UN Special Envoy for Libya Ghassan Salame in Rome, Italy on 8 August 2017 [Riccardo de Luca/Anadolu Agency]

The UN-backed Libyan Political Agreement (LPA) between the parties of the Libyan crisis, which was signed in Skhirat in Morocco in 2015, has expired, Libya’s national army commander, Khalifa Haftar, announced today.

Haftar said that starting 17 December, he does not recognise any decisions issued by the political bodies linked to the LPA.

“All bodies resulting from this agreement automatically lose their legitimacy, which has been contested from the first day they took office,” he said, adding that “the military institution will not submit to any party unless it has gained its legitimacy from the Libyan people.”

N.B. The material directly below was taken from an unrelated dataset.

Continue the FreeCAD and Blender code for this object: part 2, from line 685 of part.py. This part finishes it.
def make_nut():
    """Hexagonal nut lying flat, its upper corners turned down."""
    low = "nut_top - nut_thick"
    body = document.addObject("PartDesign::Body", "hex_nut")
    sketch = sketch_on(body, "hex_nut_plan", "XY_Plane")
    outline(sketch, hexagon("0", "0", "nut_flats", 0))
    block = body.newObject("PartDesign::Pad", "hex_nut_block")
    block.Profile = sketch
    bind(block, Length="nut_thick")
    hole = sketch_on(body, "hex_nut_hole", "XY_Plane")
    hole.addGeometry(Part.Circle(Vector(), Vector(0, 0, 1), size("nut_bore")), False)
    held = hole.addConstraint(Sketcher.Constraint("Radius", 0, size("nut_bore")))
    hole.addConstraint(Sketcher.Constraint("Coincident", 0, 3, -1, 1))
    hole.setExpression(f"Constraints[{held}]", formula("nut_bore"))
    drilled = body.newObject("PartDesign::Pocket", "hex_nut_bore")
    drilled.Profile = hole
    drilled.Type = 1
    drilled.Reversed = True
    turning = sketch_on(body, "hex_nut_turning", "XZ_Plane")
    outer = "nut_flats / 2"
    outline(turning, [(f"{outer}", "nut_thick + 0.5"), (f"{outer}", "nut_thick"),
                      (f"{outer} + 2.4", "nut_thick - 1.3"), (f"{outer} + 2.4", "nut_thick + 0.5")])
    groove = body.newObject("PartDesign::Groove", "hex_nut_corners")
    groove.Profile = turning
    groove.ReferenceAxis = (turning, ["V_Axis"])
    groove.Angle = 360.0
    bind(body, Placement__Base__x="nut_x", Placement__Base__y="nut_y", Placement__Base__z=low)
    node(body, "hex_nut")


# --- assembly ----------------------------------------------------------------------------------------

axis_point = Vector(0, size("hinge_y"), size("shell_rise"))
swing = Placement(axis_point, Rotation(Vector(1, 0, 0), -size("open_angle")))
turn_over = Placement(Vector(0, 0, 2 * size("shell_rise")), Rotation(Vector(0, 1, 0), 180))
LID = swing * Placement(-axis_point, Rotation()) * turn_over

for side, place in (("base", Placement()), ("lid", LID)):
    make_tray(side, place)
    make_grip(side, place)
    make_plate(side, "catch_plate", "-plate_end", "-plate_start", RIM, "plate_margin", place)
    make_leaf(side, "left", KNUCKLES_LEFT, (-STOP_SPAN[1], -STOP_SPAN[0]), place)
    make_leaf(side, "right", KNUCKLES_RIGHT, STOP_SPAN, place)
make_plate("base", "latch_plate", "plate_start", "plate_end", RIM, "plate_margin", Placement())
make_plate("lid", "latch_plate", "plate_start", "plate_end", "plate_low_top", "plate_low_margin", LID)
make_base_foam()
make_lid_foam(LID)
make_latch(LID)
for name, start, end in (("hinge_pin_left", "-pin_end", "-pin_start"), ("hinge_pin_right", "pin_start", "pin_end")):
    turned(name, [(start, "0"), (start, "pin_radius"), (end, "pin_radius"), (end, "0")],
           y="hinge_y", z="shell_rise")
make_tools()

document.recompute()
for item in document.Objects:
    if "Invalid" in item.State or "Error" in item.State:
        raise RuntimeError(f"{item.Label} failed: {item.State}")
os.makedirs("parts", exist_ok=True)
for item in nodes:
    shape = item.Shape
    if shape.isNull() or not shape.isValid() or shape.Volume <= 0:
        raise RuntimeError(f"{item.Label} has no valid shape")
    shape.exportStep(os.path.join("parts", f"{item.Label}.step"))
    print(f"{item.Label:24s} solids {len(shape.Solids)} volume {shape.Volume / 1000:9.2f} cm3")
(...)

We are fully obedient to the commands of the free Libyan people as they are the source of authority and the (real) decision makers,

the commander stressed.

Addressing the Libyans, Haftar said: “The country is at a historical crossroads,” the military commander noted, adding: “We feel that your patience has run out and that the stability you have long waited for is now out of reach. Your hopes and dreams seem to be shattering now that you are disappointed and frustrated by all national institutions.”

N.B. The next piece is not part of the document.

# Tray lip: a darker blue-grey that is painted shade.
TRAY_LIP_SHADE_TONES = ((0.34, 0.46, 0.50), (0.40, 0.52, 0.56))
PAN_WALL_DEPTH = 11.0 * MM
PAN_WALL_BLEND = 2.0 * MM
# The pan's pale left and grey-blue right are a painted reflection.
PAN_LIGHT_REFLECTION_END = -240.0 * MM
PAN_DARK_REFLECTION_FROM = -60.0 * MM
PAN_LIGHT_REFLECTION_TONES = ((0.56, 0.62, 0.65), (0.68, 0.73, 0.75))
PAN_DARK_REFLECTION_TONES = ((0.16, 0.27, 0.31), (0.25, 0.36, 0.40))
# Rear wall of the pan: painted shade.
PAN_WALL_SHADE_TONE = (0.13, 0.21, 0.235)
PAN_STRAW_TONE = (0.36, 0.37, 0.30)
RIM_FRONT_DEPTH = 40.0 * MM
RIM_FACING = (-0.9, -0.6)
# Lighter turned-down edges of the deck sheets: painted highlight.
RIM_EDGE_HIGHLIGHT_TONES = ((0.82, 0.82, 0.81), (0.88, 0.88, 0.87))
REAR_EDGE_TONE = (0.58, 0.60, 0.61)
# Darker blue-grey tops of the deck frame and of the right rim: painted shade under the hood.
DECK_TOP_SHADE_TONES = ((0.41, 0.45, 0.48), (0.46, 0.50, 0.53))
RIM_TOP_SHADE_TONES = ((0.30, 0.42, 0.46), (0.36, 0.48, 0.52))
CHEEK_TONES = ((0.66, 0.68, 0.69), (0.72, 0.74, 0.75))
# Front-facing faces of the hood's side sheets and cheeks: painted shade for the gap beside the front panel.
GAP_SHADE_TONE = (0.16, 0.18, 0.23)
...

“Libya is entering a dangerous phase,” he pointed out, stressing that it would negatively impact local affairs and extend to regional areas and slammed the National Accord Government saying its like “non-existent.”

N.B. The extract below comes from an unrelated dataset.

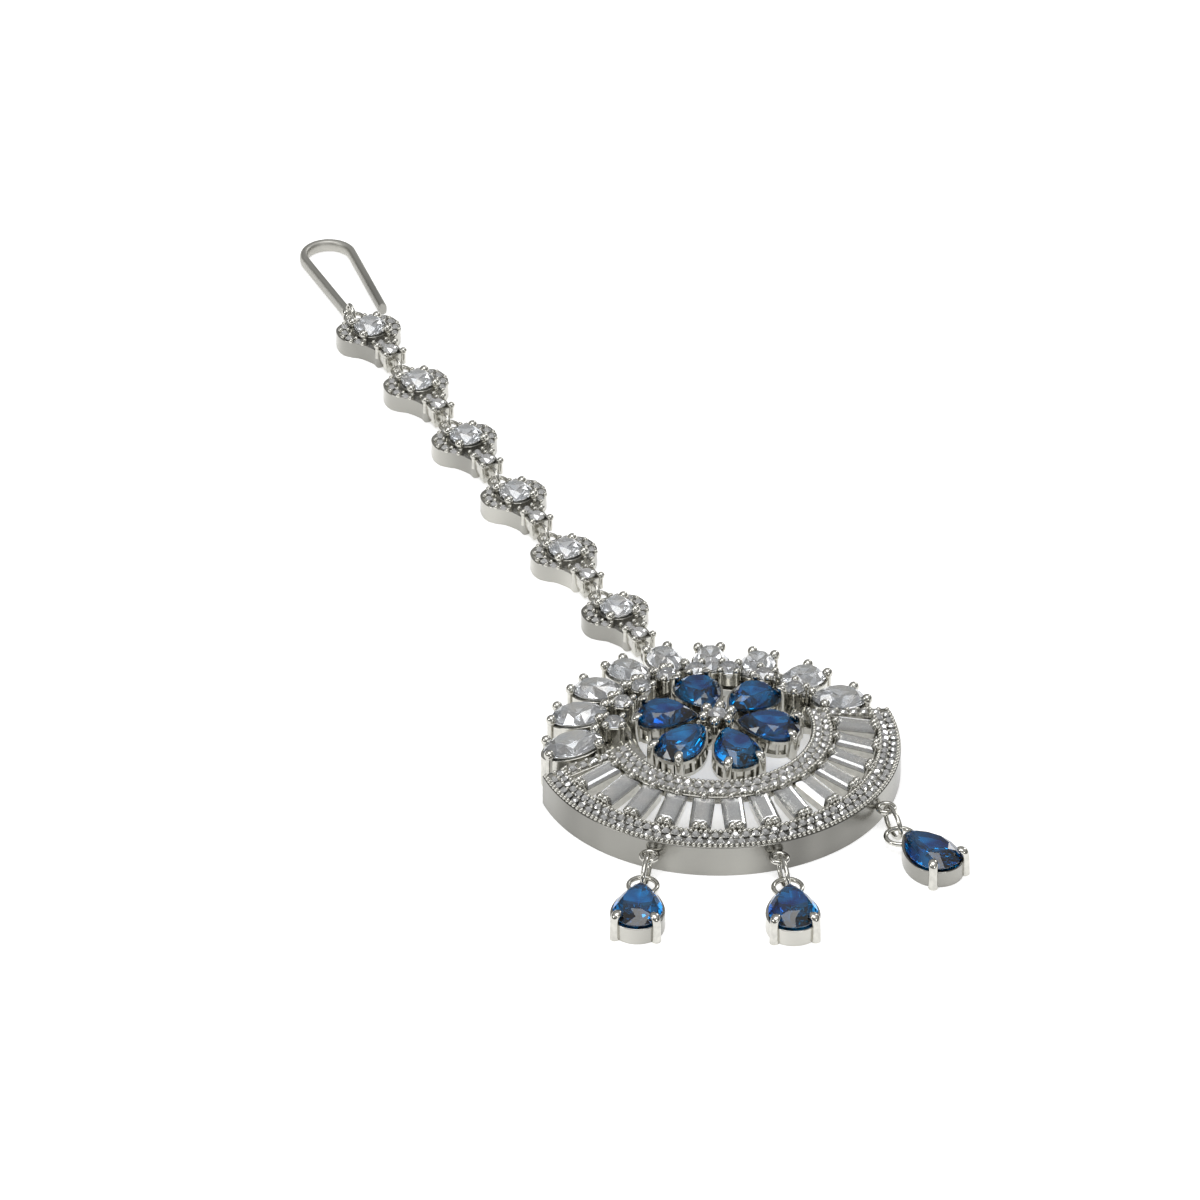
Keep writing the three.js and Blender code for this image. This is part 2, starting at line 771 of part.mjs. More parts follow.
const jewel = new THREE.Group();
jewel.add(metal("pendant_frame", pendantFrame()));
addBaguettes(jewel);
addArchStones(jewel);
addPetals(jewel);
addDrops(jewel);
addChain(jewel);

// The model's origin is the middle of the jewel's footprint
const group = new THREE.Group();
group.add(jewel);
group.updateMatrixWorld(true);
const footprint = new THREE.Box3().setFromObject(jewel);
const middle = footprint.getCenter(new THREE.Vector3());
jewel.position.set(-middle.x, -middle.y, -footprint.min.z);

export default group;
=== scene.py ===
"""A maang tikka, the jewel worn in a hair parting, lying face up on a pale table.

Shapes are made in millimetres about the middle of the round pendant, with +Y towards the hair hook,
and are put in their place in metres when a piece is finished.
"""
import math
import random

import bmesh
import bpy
from bpy.props import FloatProperty, FloatVectorProperty, PointerProperty
from mathutils import Matrix, Vector


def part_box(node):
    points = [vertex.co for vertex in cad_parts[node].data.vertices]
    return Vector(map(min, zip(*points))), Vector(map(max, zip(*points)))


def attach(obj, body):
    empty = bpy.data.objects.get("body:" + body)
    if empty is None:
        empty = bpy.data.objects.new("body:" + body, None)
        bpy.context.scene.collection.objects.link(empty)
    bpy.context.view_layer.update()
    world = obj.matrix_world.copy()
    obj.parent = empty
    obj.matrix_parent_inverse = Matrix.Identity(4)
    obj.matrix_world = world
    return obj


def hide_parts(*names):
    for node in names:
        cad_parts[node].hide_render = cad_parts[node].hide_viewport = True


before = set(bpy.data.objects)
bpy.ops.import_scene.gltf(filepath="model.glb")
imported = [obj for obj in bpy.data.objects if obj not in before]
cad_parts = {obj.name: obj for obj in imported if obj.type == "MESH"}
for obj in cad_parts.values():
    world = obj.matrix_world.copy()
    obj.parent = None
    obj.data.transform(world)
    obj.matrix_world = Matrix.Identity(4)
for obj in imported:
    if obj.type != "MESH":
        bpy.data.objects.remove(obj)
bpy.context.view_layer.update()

bl_info = {
    "name": "Maang Tikka",
    "version": (1, 0, 0),
    "blender": (4, 5, 0),
    "location": "View3D > Sidebar > Maang Tikka",
    "description": "Builds a hair parting jewel with its stones, settings, chain, drops and hook",
    "category": "Add Mesh",
}

MM = 0.001
BODY = "root"
FRAME_NODE = ["pendant_frame"]
HOOK_NODE = ["hair_hook"]
WHITE = (1.0, 1.0, 1.0)
TABLE_HALF_WIDTH = 3.0

# Round pendant: a low dome on a plain band
BAND_RADIUS = 18.0
BAND_HEIGHT = 3.25
BAND_WALL = 0.8
DOME_SLOPE = math.radians(12)
CRESCENT_HALF_ANGLE = math.radians(91)
OUTER_RING_WIDTH = 2.3
RING_THICKNESS = 0.8
INNER_RING_RADIUS = 9.2
INNER_RING_WIDTH = 2.2
END_BAR_WIDTH = 1.5
RING_STEPS = 96

# Baguettes of the crescent
BAGUETTE_COUNT = 13
BAGUETTE_HALF_WIDTH = 1.08
BAGUETTE_END_GAP = 0.25
BAGUETTE_CROWN = 0.42
BAGUETTE_DEPTH = 0.95
BAGUETTE_LIFT = 0.1

# Arch of oval stones, and the small round stones inside it
ARCH_RADIUS = 14.5
OVAL_HALF_LENGTH = 2.95
OVAL_HALF_WIDTH = 1.72
OVAL_CROWN = 0.85
OVAL_DEPTH = 1.35
OVAL_LIFT = 0.35
ARCH_SINK = 0.65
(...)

Read: Haftar’s forces accused of extrajudicial executions in Libya

Responding to Haftar’s declaration, the UN special envoy to Libya, Ghassan Salame, called on all the Libyan parties to “refrain from any actions that could undermine the political process.”

Salame stressed on the UN’s keenness to provide the necessary technical support to the Supreme National Electoral Commission, which will monitor the elections which is scheduled for the end of 2018.

In mid-2014, after the LPA had been enforced, a fierce war broke out in Tripoli between the anti-Haftar forces of Fajr Libya, the Zintan forces loyal to the House of Representatives, and another war between Hafar’s forces and the Benghazi Shura Council in Benghazi.